The song’s afterlife has been substantial. ABBA recorded a Spanish-language version, Fernando in Spanish translation by Mary McCluskey, at Polar Music Studio on January 3, 1980, for the band’s Spanish-language compilation Gracias Por La Música. Cher recorded the English version for her 2018 ABBA tribute album Dancing Queen, with Benny Andersson co-producing — her version included a background vocal from Andy Garcia and was used in the 2018 film Mamma Mia! Here We Go Again, where the song was given a Mexican setting and Andy Garcia’s character was named Fernando Cienfuegos. The Cher version peaked at number twenty-two on the Billboard Adult Contemporary chart.

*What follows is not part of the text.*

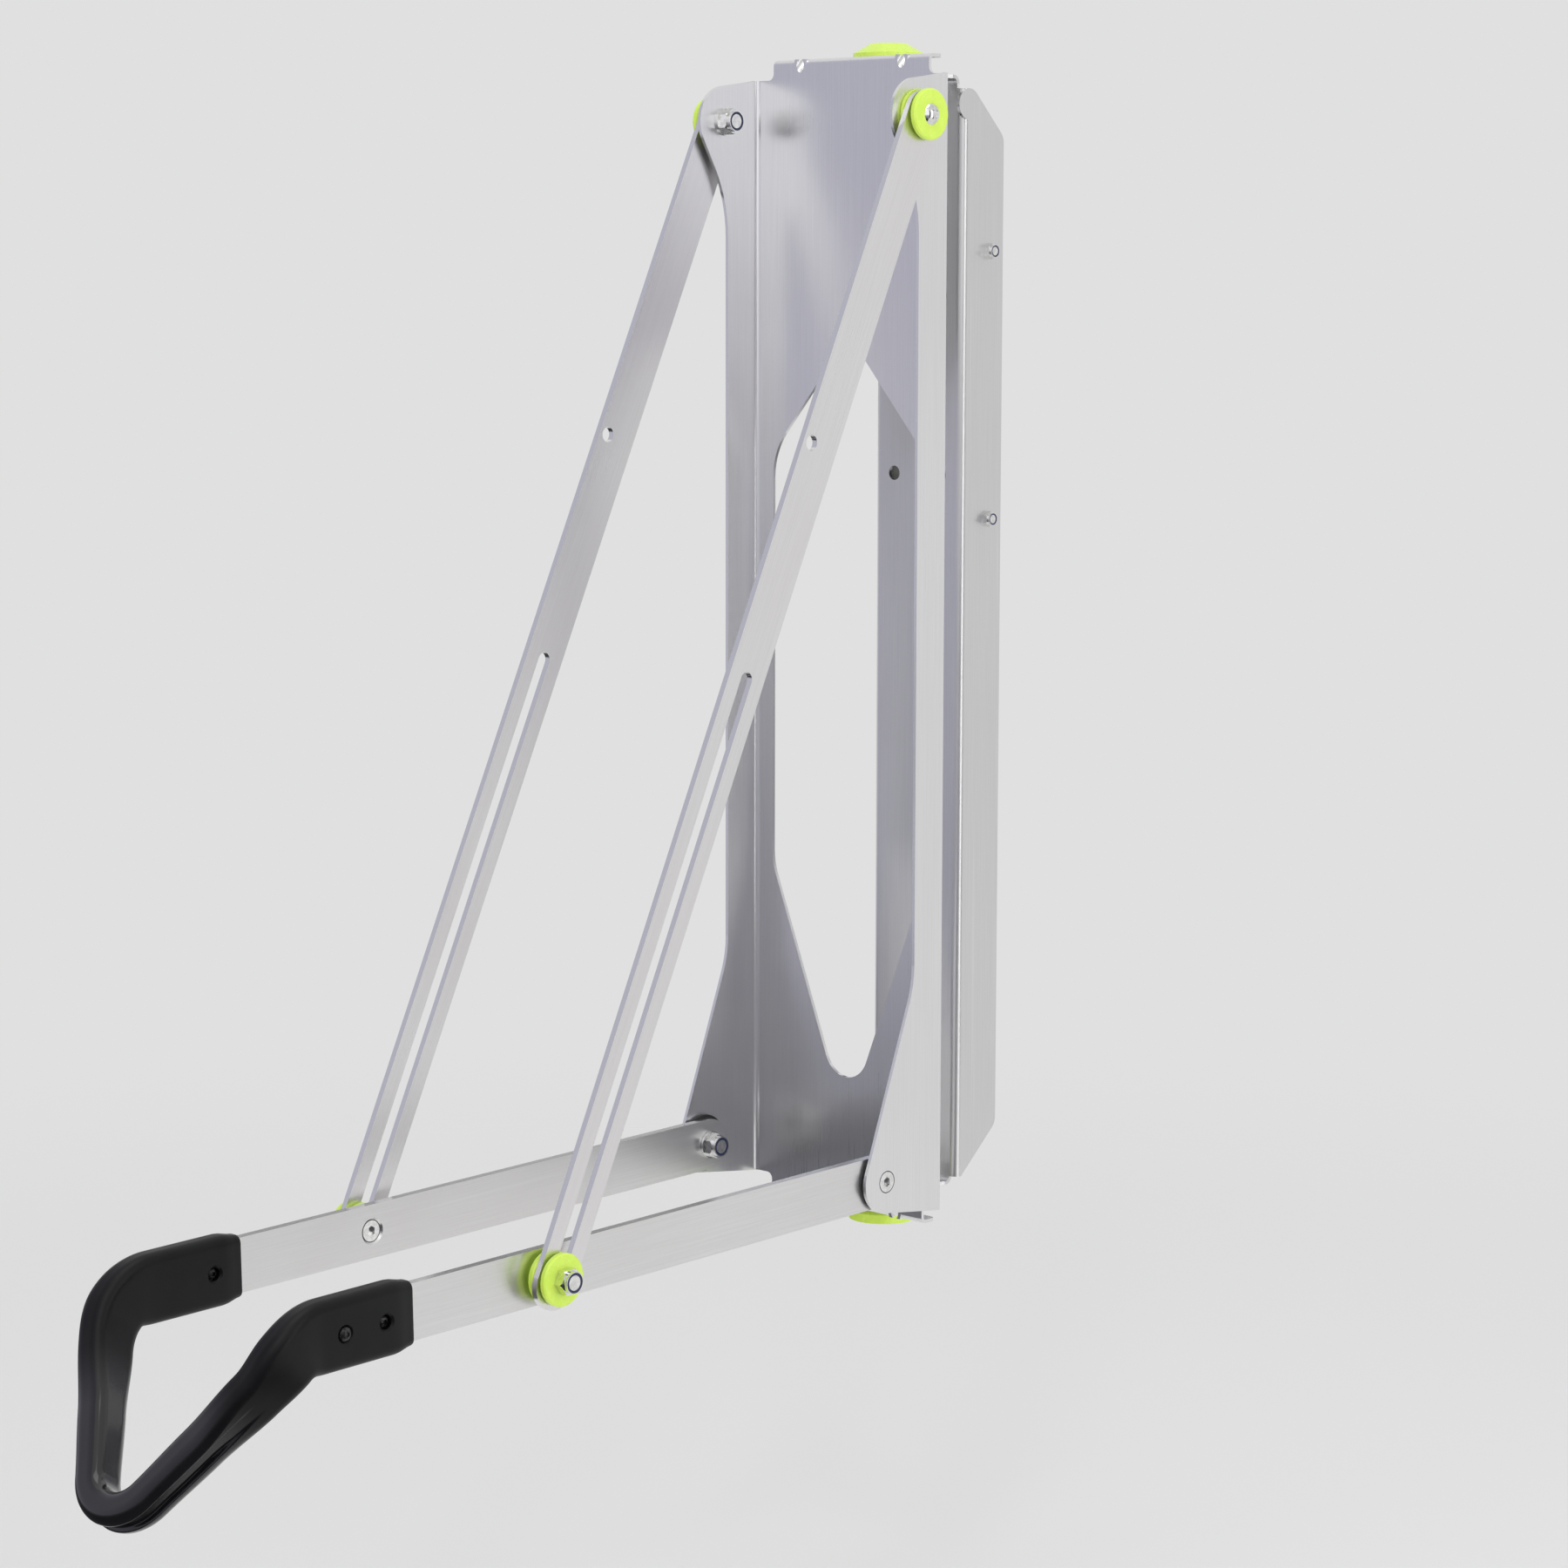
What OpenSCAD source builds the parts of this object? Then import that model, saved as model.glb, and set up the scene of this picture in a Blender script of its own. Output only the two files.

Forty-nine years after the original Swedish session at Metronome, Fernando remains one of the most-streamed recordings in the ABBA catalogue. The song that had been written as a friendship toast for the brunette singer’s Swedish solo album, named after a Stockholm bartender, took a completely different lyric, a completely different setting, and a completely different commercial life when ABBA rewrote it in English — and became one of the best-selling singles in the history of recorded music.